Era da molto tempo che desideravo andare in Kosovo e visitare Prishtina. I miei innumerevoli viaggi in Albania nell’arco degli ultimi 10 anni, mi hanno anche permesso di visitare altri Paesi dell’area balcanica, ma in Kosovo ancora non ero mai stata.
Conosco alcuni kosovari, persone che lavorano con mio marito o incontri casuali durante le mie vacanze albanesi: famiglie che trascorrono ogni estate nel Paese vicino. Ho anche letto un interessante libro che parla della storia del Kosovo: “Napoleone è albanese”, di Raimondo Brandi, romanzo di viaggio tra Albania e Kosovo, molto consigliato. Altri riferimenti su questo piccolo Stato balcanico, che molti amici non sanno esattamente dove sia ubicato né conoscono il nome della capitale, li ricordo ai tempi delle elementari: correva l’anno 1999 e in Kosovo c’era la guerra.
Finalmente quest’estate sono riuscita ad andarci. Abbiamo attraversato la frontiera di Morine, ed eccoci al di là del Paese delle Aquile. La strada, anzi l’autostrada, è davvero molto bella, ampia, poco trafficata, figlia di un progetto importante e simbolo del legame politico e culturale tra i due Paesi, al punto da essere stata battezzata “Autostrada patriottica o della nazione”.
Sono rimasta sorpresa dalla viabilità, come dall’organizzazione dei piccoli paesi che incontravamo percorrendo il tragitto che conduce a Prishtina. Se dell’Albania sorprendono la varietà degli “stili architettonici” e dei colori utilizzati per gli edifici, non sempre in senso positivo, del paesaggio kosovaro mi hanno sorpreso l’ordine e l’organizzazione. Interi villaggi costruiti seguendo un concetto specifico, ben inseriti nel paesaggio circostante, senza minimamente deturparlo.
Ma arriviamo a Prishtina. Ho avuto la fortuna di soggiornare nel centro della giovane capitale, nel Bulevardi Nënë Tereza, dedicato a Madre Teresa e caratterizzato da un ampio viale pedonale, ai cui lati si trovano ristoranti e caffè. Bellissimo, vivo, illuminato, pieno di giovani. Che lo si percorra la sera o la mattina la sensazione è sempre molto piacevole. Io ed Elia, il mio bambino di quattro anni, abbiamo girato il centro a piedi, fatto merenda in un bar alla moda (io ho bevuto il caffè turco che adoro), visitato la cattedrale di Madre Teresa, scattato tante foto di fronte al monumento Newborn, scultura e manifesto dell’indipendenza del Kosovo dalla Serbia.
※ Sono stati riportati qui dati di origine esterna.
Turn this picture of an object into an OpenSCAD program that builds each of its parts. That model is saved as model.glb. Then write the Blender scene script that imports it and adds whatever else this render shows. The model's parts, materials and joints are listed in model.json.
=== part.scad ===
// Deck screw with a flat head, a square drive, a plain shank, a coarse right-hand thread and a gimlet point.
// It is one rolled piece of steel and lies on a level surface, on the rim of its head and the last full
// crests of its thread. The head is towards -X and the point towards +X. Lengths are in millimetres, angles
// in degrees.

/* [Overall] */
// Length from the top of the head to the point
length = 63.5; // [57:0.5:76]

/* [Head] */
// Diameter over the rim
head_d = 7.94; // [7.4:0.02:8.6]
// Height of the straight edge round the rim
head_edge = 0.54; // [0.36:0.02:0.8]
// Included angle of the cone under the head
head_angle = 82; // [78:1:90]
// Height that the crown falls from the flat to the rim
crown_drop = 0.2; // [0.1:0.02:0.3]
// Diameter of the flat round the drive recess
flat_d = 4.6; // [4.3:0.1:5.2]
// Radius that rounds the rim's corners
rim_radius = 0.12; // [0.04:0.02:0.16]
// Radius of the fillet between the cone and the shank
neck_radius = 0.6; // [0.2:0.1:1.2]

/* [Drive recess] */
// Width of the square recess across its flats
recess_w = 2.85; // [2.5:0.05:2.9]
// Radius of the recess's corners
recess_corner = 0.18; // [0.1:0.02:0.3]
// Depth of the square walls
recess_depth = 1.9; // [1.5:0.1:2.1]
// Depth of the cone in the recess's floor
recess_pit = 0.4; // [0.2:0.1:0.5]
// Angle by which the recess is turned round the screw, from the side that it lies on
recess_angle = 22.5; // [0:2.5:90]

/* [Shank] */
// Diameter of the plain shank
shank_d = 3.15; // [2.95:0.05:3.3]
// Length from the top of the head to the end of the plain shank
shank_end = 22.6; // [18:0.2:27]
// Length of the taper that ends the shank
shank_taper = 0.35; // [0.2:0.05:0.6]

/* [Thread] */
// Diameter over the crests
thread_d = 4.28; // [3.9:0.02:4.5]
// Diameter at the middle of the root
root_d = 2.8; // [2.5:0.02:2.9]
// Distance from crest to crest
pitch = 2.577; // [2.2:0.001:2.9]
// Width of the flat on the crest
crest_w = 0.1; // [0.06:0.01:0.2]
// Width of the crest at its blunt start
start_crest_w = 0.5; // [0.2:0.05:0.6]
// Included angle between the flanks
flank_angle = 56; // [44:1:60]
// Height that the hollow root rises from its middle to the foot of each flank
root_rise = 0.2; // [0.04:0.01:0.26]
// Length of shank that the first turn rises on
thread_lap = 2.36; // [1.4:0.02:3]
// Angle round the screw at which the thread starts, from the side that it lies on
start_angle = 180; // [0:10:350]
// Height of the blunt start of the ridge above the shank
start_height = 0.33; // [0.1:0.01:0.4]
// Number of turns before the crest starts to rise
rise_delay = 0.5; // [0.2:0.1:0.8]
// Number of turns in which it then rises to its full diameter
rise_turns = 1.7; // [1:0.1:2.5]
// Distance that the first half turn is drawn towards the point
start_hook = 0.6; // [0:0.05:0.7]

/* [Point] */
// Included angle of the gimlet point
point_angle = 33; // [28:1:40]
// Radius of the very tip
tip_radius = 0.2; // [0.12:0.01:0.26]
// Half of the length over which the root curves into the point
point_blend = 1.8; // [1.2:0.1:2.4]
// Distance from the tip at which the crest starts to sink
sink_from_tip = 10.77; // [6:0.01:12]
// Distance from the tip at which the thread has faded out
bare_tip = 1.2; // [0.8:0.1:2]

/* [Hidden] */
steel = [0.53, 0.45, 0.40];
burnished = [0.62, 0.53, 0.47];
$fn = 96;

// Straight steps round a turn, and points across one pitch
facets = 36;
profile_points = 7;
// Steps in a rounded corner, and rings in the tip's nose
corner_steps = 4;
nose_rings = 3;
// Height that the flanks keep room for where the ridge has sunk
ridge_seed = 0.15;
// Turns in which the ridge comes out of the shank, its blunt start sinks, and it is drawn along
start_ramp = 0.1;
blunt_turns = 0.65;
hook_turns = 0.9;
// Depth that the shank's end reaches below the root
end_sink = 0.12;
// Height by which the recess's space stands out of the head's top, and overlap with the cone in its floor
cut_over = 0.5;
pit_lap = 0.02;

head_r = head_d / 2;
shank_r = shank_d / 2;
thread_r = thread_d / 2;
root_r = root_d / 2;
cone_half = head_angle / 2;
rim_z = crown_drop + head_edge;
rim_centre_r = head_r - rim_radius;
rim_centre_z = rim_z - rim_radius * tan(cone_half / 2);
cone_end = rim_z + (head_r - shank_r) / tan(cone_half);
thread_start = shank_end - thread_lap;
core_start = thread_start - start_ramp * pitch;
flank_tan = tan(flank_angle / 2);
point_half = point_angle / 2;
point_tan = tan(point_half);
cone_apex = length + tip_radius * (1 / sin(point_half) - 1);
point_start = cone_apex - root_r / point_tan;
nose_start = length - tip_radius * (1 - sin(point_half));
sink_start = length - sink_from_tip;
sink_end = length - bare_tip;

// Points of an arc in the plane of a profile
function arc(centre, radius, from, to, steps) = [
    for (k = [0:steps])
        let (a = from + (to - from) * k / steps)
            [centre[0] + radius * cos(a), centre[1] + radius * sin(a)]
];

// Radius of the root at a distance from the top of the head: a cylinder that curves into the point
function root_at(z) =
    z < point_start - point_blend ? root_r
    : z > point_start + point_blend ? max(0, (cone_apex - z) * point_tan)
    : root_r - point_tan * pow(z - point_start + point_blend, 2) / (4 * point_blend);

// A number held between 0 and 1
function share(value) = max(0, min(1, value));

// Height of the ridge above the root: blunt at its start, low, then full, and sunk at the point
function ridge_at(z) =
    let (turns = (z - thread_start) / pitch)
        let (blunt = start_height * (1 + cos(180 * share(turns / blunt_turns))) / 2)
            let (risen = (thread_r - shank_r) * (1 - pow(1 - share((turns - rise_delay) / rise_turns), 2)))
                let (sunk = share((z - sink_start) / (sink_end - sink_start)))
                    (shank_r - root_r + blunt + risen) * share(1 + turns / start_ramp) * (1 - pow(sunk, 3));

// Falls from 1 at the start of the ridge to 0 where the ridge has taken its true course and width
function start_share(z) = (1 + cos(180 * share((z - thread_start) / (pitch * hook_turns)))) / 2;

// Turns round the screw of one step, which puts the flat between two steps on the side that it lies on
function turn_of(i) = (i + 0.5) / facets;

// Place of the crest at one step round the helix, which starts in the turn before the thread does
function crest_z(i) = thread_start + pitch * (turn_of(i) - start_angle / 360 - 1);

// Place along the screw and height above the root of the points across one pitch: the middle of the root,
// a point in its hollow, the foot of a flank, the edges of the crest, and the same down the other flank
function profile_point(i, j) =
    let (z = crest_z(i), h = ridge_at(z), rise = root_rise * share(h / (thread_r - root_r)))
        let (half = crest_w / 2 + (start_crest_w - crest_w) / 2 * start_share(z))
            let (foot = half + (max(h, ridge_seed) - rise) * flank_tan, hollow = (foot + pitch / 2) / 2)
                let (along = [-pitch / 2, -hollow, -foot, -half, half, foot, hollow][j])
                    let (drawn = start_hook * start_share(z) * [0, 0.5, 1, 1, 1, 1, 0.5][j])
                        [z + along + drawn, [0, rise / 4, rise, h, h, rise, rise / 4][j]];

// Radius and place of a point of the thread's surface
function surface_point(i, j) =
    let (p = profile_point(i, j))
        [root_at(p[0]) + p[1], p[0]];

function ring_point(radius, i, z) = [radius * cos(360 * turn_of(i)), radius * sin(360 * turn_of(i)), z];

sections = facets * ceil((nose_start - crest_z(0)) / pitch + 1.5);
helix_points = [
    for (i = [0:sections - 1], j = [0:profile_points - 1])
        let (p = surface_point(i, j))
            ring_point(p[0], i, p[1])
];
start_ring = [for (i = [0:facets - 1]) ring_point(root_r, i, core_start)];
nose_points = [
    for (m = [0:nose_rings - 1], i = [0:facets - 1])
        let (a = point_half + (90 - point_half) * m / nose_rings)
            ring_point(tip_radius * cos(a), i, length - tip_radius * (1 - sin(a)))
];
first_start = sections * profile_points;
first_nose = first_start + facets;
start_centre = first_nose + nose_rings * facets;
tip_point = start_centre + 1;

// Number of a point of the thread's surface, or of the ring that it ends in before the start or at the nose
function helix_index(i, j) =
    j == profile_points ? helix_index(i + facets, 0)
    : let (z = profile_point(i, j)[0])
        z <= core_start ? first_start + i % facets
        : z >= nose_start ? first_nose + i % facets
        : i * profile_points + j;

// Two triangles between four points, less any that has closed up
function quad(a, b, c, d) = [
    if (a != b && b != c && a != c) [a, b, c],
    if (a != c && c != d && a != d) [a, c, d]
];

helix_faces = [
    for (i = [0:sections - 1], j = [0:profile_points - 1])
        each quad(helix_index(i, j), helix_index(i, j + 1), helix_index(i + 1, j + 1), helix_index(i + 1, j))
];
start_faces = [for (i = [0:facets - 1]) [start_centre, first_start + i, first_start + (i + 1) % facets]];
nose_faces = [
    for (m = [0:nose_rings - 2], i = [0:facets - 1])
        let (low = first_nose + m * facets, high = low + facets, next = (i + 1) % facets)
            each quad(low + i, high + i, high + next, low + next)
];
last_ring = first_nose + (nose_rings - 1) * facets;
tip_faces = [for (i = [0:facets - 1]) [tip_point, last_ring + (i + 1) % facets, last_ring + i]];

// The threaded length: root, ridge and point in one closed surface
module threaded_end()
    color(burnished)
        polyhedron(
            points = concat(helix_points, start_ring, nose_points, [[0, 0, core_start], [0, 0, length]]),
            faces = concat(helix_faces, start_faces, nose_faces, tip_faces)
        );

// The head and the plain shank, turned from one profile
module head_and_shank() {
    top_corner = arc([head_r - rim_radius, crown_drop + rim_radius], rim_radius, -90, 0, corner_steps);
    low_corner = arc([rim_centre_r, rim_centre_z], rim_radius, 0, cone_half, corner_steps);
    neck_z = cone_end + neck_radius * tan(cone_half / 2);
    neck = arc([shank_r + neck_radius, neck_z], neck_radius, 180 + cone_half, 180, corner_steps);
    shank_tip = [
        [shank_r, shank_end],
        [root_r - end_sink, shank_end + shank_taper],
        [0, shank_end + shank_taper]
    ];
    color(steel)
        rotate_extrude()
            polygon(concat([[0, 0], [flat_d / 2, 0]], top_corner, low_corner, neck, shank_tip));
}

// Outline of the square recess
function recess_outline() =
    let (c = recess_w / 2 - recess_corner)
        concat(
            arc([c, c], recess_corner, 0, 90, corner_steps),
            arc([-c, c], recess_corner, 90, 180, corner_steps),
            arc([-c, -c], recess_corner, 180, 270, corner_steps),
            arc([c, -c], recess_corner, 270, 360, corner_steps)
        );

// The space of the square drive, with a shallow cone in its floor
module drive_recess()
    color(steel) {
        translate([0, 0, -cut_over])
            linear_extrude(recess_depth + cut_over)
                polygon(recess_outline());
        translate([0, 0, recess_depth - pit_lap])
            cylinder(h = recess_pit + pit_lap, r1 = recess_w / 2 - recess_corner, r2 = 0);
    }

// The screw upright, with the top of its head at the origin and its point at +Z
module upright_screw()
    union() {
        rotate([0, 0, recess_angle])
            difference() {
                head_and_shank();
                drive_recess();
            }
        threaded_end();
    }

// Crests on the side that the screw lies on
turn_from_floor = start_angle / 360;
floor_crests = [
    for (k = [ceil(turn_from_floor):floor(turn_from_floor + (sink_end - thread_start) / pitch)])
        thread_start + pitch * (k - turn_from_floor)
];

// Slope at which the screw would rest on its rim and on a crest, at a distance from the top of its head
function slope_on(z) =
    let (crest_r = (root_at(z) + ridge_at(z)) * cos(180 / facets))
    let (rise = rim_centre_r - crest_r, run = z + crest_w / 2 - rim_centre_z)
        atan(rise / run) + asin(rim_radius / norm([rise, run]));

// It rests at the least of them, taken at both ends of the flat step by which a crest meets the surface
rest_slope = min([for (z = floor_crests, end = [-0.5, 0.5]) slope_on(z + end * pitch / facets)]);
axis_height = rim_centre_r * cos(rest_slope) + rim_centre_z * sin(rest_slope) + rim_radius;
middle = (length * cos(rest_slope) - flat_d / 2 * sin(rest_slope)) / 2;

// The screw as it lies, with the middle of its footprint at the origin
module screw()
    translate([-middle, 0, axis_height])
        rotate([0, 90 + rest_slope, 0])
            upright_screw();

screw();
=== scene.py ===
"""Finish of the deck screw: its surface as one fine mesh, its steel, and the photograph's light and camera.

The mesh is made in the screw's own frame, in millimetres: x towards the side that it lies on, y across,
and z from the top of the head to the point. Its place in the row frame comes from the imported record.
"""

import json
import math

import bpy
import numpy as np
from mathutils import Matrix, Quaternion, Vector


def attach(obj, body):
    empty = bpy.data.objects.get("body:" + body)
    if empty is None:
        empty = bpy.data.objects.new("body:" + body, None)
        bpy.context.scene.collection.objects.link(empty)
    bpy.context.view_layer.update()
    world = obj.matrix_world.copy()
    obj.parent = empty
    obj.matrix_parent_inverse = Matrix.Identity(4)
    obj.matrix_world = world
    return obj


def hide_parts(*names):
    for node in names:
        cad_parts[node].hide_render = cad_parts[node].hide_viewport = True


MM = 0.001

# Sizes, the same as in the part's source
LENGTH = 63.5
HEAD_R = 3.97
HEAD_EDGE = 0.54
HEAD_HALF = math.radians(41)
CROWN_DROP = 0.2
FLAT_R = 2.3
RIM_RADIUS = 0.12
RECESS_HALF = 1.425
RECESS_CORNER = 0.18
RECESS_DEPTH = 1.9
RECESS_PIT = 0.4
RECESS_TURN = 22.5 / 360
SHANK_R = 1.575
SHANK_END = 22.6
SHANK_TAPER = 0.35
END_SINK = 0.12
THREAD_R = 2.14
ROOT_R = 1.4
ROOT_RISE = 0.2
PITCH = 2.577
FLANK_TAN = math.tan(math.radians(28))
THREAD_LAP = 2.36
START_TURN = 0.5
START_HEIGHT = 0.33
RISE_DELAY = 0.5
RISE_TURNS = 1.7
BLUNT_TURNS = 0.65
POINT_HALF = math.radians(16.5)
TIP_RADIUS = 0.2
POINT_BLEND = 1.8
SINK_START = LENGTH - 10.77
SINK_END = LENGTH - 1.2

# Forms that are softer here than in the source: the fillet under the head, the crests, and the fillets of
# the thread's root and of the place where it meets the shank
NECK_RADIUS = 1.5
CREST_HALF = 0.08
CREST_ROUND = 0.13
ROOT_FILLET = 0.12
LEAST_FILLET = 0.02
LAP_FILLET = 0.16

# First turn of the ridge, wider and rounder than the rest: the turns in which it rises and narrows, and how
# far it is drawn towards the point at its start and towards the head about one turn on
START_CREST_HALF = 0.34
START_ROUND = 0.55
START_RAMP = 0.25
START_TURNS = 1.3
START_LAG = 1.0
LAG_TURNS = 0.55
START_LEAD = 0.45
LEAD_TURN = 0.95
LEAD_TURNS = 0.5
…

Inaugurato nel febbraio del 2008 intende rappresentare la rinascita del Paese, la sua contemporaneità e si rivela di forte impatto e decisamente di chiara interpretazione. Inizialmente di colore giallo, oggi è ricoperto dalle impronte di manine colorate. Tuttavia, ciò che mi ha maggiormente colpita è stata la Biblioteca Nazionale, sia esternamente che internamente. Per alcuni potrà sembrare un edificio bizzarro, io l’ho trovata incantevole, addirittura fiabesca. Situata nei pressi del parco cittadino, la biblioteca Pjetër Bogdani è la più grande di tutto il Paese, ed è stata progettata dall’architetto croato Andrija Mutnjaković. Sebbene io abbia successivamente scoperto che rientra nella cosiddetta architettura brutalista, il suo mix di elementi quali cupole e griglie mi ha affascinata incredibilmente. Una sorta di metafora, come se lì si potesse catturare la cultura, il sapere, e renderlo in tal modo fruibile agli utenti (questo il mio punto di vista, quello degli esperti è di differente interpretazione, pari infatti sia nata come una commistione tra gli stili bizantino e islamico).
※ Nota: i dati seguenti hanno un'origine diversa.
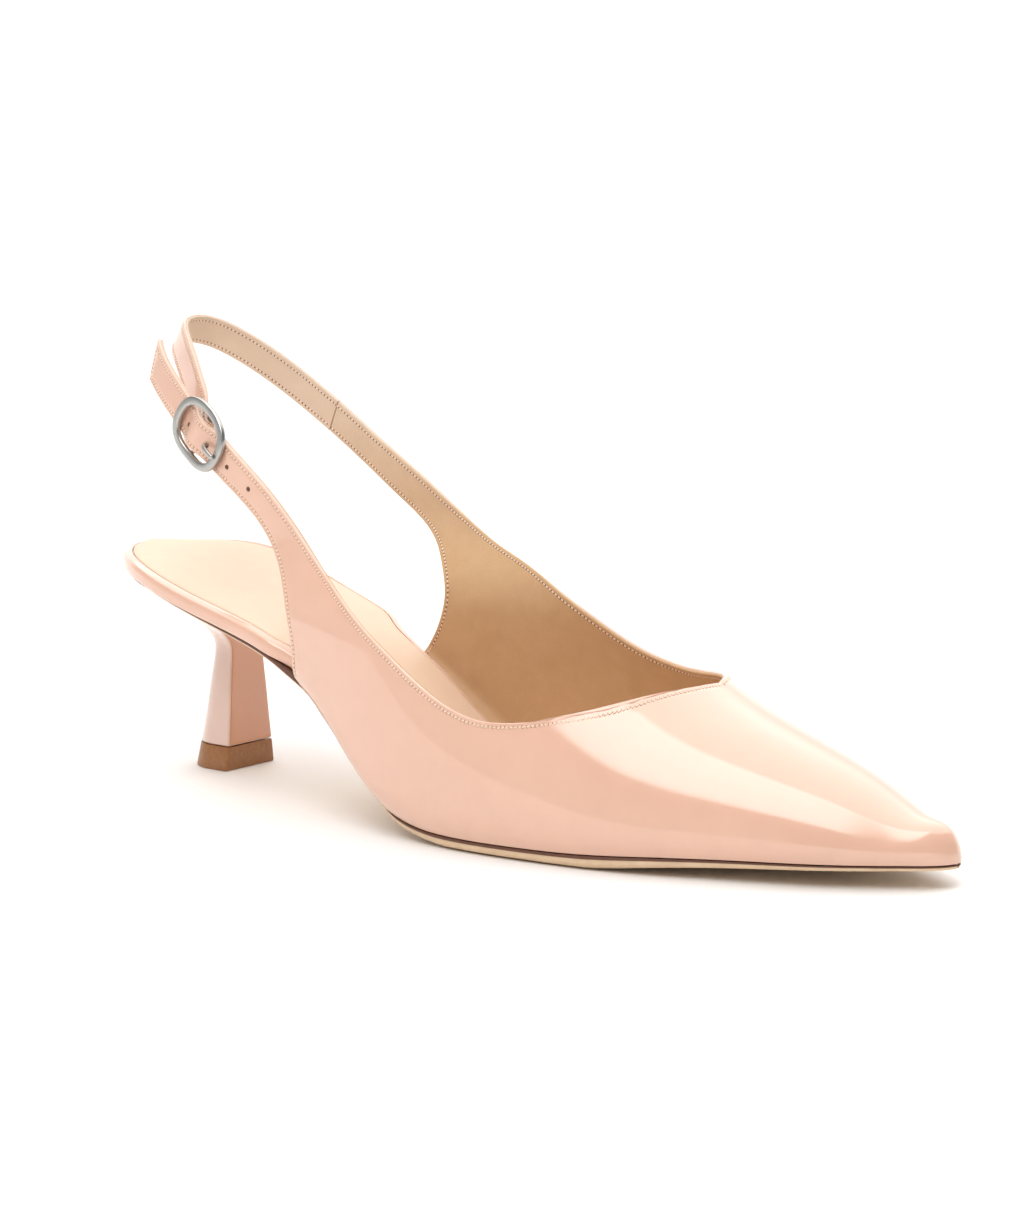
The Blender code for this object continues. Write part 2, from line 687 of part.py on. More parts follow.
# Heel block: rise from the top piece to the sole, half width as a share of the heel's or, in the
# cup, of the seat's, front and back as shares of the heel's own, and how much of the side is flat
HEEL = table("rise width cup front back flat", [
    (0.00, 0.890, 0.00, 1.04, 0.86, 0.42),
    (0.20, 0.810, 0.00, 1.01, 0.62, 0.42),
    (0.40, 0.735, 0.00, 0.98, 0.43, 0.42),
    (0.58, 0.660, 0.00, 0.95, 0.27, 0.40),
    (0.67, 0.655, 0.01, 0.95, 0.28, 0.38),
    (0.76, 0.700, 0.12, 0.97, 0.42, 0.36),
    (0.84, 0.760, 0.36, 1.00, 0.70, 0.34),
    (0.91, 0.820, 0.66, 1.10, 1.00, 0.32),
    (0.96, 0.860, 0.86, 1.25, 1.10, 0.30),
    (1.00, 0.900, 1.00, 1.40, 1.15, 0.28)])
HEEL_LEVELS = [0.0, 0.1, 0.2, 0.3, 0.4, 0.5, 0.58, 0.64, 0.70, 0.76, 0.81, 0.86, 0.90, 0.94, 0.97, 1.0]
ARC_POINTS = 15
TOP_PIECE_SECTIONS = table("height width front back", [
    (0.0, 1.000, 1.00, 1.000),
    (1.0, 0.893, 1.04, 0.865)])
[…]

All’interno ospita diverse mostre e concerti e durante la mia visita ho potuto ammirare una temporanea: grandi fiori scultorei che scendevano dal soffitto della struttura rendendo l’intero insieme ancor più affascinante.
Ecco che il mio breve soggiorno a Prishtina è sicuramente stato molto piacevole. Consiglio a tutti di visitarla, due giorni sono sufficienti, ma vi rimarrà certamente impressa. Ho descritto cosa vedere, ma non riesco a rendere a parole l’energia che si respira, un’energia nuova, giovane, uno slancio verso il futuro, una vera voglia di continua rinascita.